▸ **WHAT TO WORK ON**
Take all the material and copy it exactly.

▸ **SUPPLIED MATERIAL**
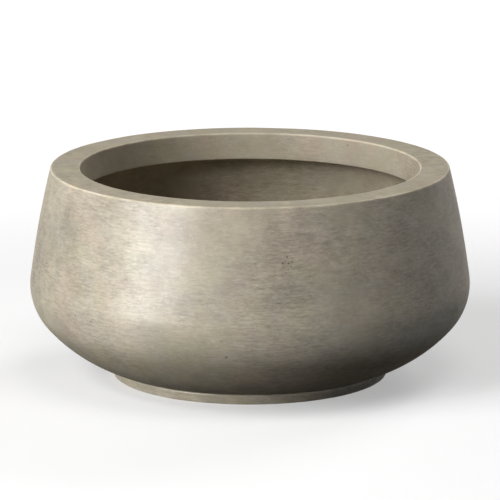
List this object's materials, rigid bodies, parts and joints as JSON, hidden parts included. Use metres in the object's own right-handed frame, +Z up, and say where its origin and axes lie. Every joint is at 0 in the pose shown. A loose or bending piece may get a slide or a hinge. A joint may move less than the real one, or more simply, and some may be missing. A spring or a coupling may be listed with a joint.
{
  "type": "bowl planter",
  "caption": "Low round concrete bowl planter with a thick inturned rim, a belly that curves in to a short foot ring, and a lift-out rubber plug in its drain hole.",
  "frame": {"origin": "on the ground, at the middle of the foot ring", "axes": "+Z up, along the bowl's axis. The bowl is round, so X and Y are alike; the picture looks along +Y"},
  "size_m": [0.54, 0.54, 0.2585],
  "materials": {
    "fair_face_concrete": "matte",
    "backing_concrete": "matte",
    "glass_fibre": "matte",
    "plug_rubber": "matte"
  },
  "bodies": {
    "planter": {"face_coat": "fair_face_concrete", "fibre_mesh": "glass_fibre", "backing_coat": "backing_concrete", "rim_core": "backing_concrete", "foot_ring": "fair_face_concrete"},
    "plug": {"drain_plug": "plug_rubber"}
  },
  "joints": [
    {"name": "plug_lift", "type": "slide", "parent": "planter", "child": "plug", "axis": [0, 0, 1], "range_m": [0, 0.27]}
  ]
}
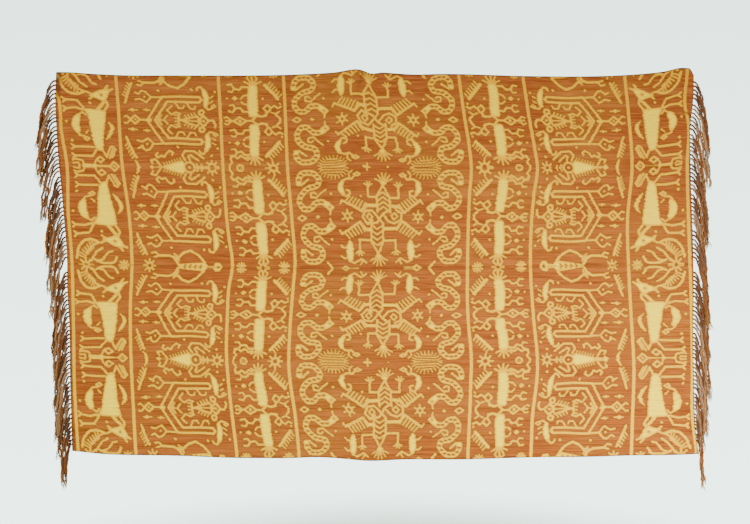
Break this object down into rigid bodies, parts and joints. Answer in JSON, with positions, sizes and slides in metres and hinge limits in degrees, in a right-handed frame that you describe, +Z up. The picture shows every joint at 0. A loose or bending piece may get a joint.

▸ **RESULT FOR THIS TASK**
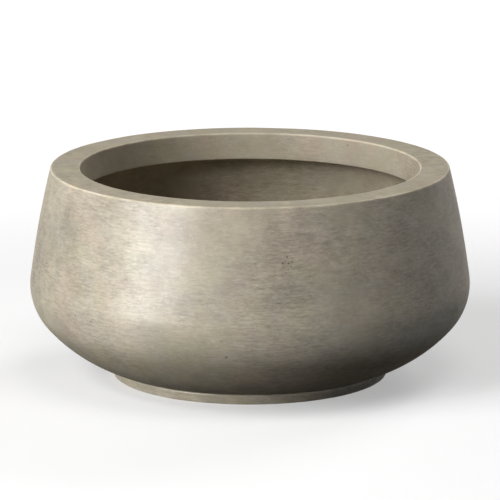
List this object's materials, rigid bodies, parts and joints as JSON, hidden parts included. Use metres in the object's own right-handed frame, +Z up, and say where its origin and axes lie. Every joint is at 0 in the pose shown. A loose or bending piece may get a slide or a hinge. A joint may move less than the real one, or more simply, and some may be missing. A spring or a coupling may be listed with a joint.
{
  "type": "bowl planter",
  "caption": "Low round concrete bowl planter with a thick inturned rim, a belly that curves in to a short foot ring, and a lift-out rubber plug in its drain hole.",
  "frame": {"origin": "on the ground, at the middle of the foot ring", "axes": "+Z up, along the bowl's axis. The bowl is round, so X and Y are alike; the picture looks along +Y"},
  "size_m": [0.54, 0.54, 0.2585],
  "materials": {
    "fair_face_concrete": "matte",
    "backing_concrete": "matte",
    "glass_fibre": "matte",
    "plug_rubber": "matte"
  },
  "bodies": {
    "planter": {"face_coat": "fair_face_concrete", "fibre_mesh": "glass_fibre", "backing_coat": "backing_concrete", "rim_core": "backing_concrete", "foot_ring": "fair_face_concrete"},
    "plug": {"drain_plug": "plug_rubber"}
  },
  "joints": [
    {"name": "plug_lift", "type": "slide", "parent": "planter", "child": "plug", "axis": [0, 0, 1], "range_m": [0, 0.27]}
  ]
}
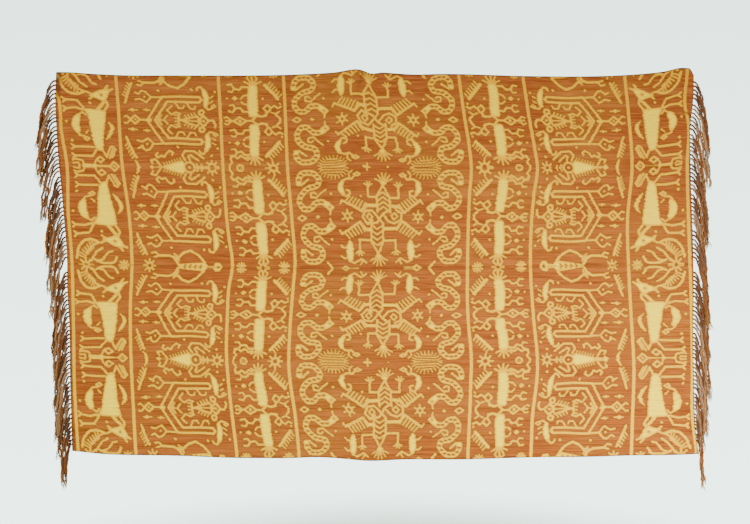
Break this object down into rigid bodies, parts and joints. Answer in JSON, with positions, sizes and slides in metres and hinge limits in degrees, in a right-handed frame that you describe, +Z up. The picture shows every joint at 0. A loose or bending piece may get a joint.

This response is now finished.